_Set problem:_ Output exactly the lines from the first one down to the line containing "return ((tray_x0, a", inclusive.

** start of Recorded information **

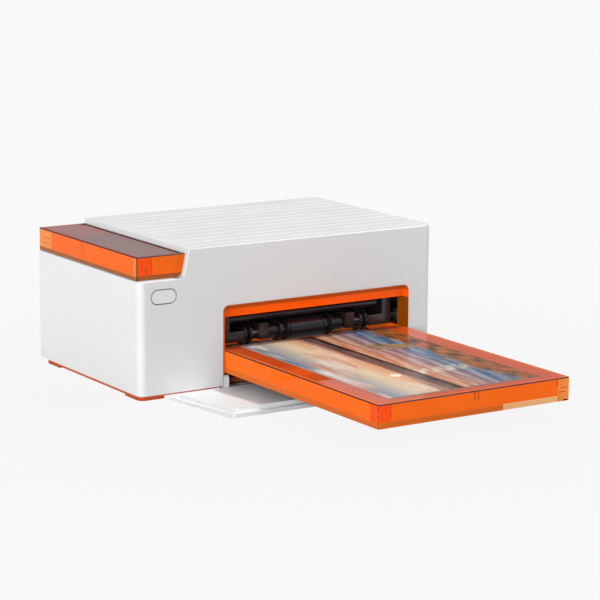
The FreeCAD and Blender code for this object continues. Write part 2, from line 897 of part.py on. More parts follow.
def paper_tray():
    body = block(tray_x0, tray_x1, -tray_out, tray_in, tray_bottom, tray_top)
    body = body.makeFillet(tray_r, edges_along(body, 2, ys=(-tray_out,)))
    room = block(tray_x0 + tray_wall, tray_x1 - tray_wall, -tray_out + tray_wall,
                 tray_in - tray_rear_wall, floor_top, tray_top + cut_over)
    room = room.makeFillet(tray_inner_r, edges_along(room, 2, ys=(-tray_out + tray_wall,)))
    low = block(tray_x0 - cut_over, tray_x1 + cut_over, tray_in - tray_rear_wall,
                tray_in + cut_over, tray_rear_z, tray_top + cut_over)
    body = body.cut([room, low])
    fences = []
    for x in (mid - fence_in - fence_t, mid + fence_in):
        fences.append(block(x, x + fence_t, -tray_out + tray_wall / 2, tray_in - tray_rear_wall / 2,
                            floor_top - tray_floor / 2, tray_rear_z))
    body = body.fuse(fences + tray_ribs())
    for xa, xb in lug_spans(1):
        body = body.cut(rod_x(xa, xb, lid_pin_y, lid_pin_z, lid_pin_r))
    return body


def lug_spans(part):
    """Spans along X of the lid's two lugs (0) or of the two pins through wall and lug (1)."""
    a = tray_x0 + tray_wall + lid_gap
    b = tray_x1 - tray_wall - lid_gap
    if part == 0:
        return ((a, a + lid_lug_w), (b - lid_lug_w, b))
    return ((tray_x0, a + lid_lug_w), (b - lid_lug_w, tray_x1))


def tray_lid():
    x0 = tray_x0 + tray_wall + lid_gap
    x1 = tray_x1 - tray_wall - lid_gap
    body = block(x0, x1, lid_y0, lid_pin_y, lid_under, tray_top)
    body = body.makeFillet(lid_corner_r, edges_along(body, 2, ys=(lid_y0,)))
    for xa, xb in lug_spans(0):
        body = body.fuse(rod_x(xa, xb, lid_pin_y, lid_pin_z, lid_lug_r))
        body = body.cut(rod_x(xa - cut_over, xb + cut_over, lid_pin_y, lid_pin_z,
                              lid_pin_r + run_gap))
    for x in (x0 + 2 * lid_gap, x1 - 2 * lid_gap - latch_w):
        y = lid_y0 + latch_in
        arm = block(x, x + latch_w, y, y + latch_l, lid_under - latch_drop, lid_under)
        hook = prism_x([(y + latch_l, lid_under - latch_drop), (y + latch_l + latch_hook,
                        lid_under - latch_drop), (y + latch_l, lid_under - latch_drop / 2)],
                       x, x + latch_w)
        body = body.fuse([arm, hook])
    return body


def lid_pins():
    return [rod_x(xa, xb, lid_pin_y, lid_pin_z, lid_pin_r) for xa, xb in lug_spans(1)]


def paper_stack():
    return rounded_z(mid - paper_w / 2, mid + paper_w / 2, paper_front, paper_front + sheet_l,
                     stack_bottom, stack_top, fence_gap)


def lift_plate():
    body = block(mid - paper_w / 2 + plate_inset, mid + paper_w / 2 - plate_inset,
                 paper_front + plate_inset, paper_front + sheet_l - plate_inset,
                 stack_bottom - plate_t, stack_bottom)
    return body.makeFillet(plate_inset, edges_along(body, 2))


def lift_springs():
    """Two bowed leaf springs between the tray's floor and the lift plate."""
    low = floor_top
    high = stack_bottom - plate_t
    made = []
    for x in (mid - paper_w / 4, mid + paper_w / 4 - spring_w):
        y0 = -spring_l
        y1 = 0
        ym = (y0 + y1) / 2
        outer = Part.Arc(FreeCAD.Vector(x, y0, low), FreeCAD.Vector(x, ym, high),
                         FreeCAD.Vector(x, y1, low)).toShape()
        inner = Part.Arc(FreeCAD.Vector(x, y1 - spring_t, low),
                         FreeCAD.Vector(x, ym, high - spring_t),
                         FreeCAD.Vector(x, y0 + spring_t, low)).toShape()
        ends = [Part.makeLine(FreeCAD.Vector(x, y1, low), FreeCAD.Vector(x, y1 - spring_t, low)),
                Part.makeLine(FreeCAD.Vector(x, y0 + spring_t, low), FreeCAD.Vector(x, y0, low))]
        wire = Part.Wire([outer, ends[0], inner, ends[1]])
        made.append(Part.Face(wire).extrude(FreeCAD.Vector(spring_w, 0, 0)))
    return made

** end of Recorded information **

_Worked answer:_
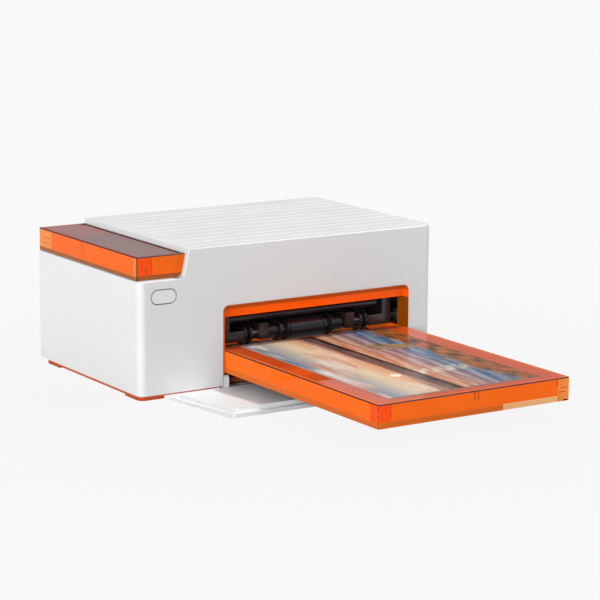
The FreeCAD and Blender code for this object continues. Write part 2, from line 897 of part.py on. More parts follow.
def paper_tray():
    body = block(tray_x0, tray_x1, -tray_out, tray_in, tray_bottom, tray_top)
    body = body.makeFillet(tray_r, edges_along(body, 2, ys=(-tray_out,)))
    room = block(tray_x0 + tray_wall, tray_x1 - tray_wall, -tray_out + tray_wall,
                 tray_in - tray_rear_wall, floor_top, tray_top + cut_over)
    room = room.makeFillet(tray_inner_r, edges_along(room, 2, ys=(-tray_out + tray_wall,)))
    low = block(tray_x0 - cut_over, tray_x1 + cut_over, tray_in - tray_rear_wall,
                tray_in + cut_over, tray_rear_z, tray_top + cut_over)
    body = body.cut([room, low])
    fences = []
    for x in (mid - fence_in - fence_t, mid + fence_in):
        fences.append(block(x, x + fence_t, -tray_out + tray_wall / 2, tray_in - tray_rear_wall / 2,
                            floor_top - tray_floor / 2, tray_rear_z))
    body = body.fuse(fences + tray_ribs())
    for xa, xb in lug_spans(1):
        body = body.cut(rod_x(xa, xb, lid_pin_y, lid_pin_z, lid_pin_r))
    return body


def lug_spans(part):
    """Spans along X of the lid's two lugs (0) or of the two pins through wall and lug (1)."""
    a = tray_x0 + tray_wall + lid_gap
    b = tray_x1 - tray_wall - lid_gap
    if part == 0:
        return ((a, a + lid_lug_w), (b - lid_lug_w, b))
    return ((tray_x0, a + lid_lug_w), (b - lid_lug_w, tray_x1))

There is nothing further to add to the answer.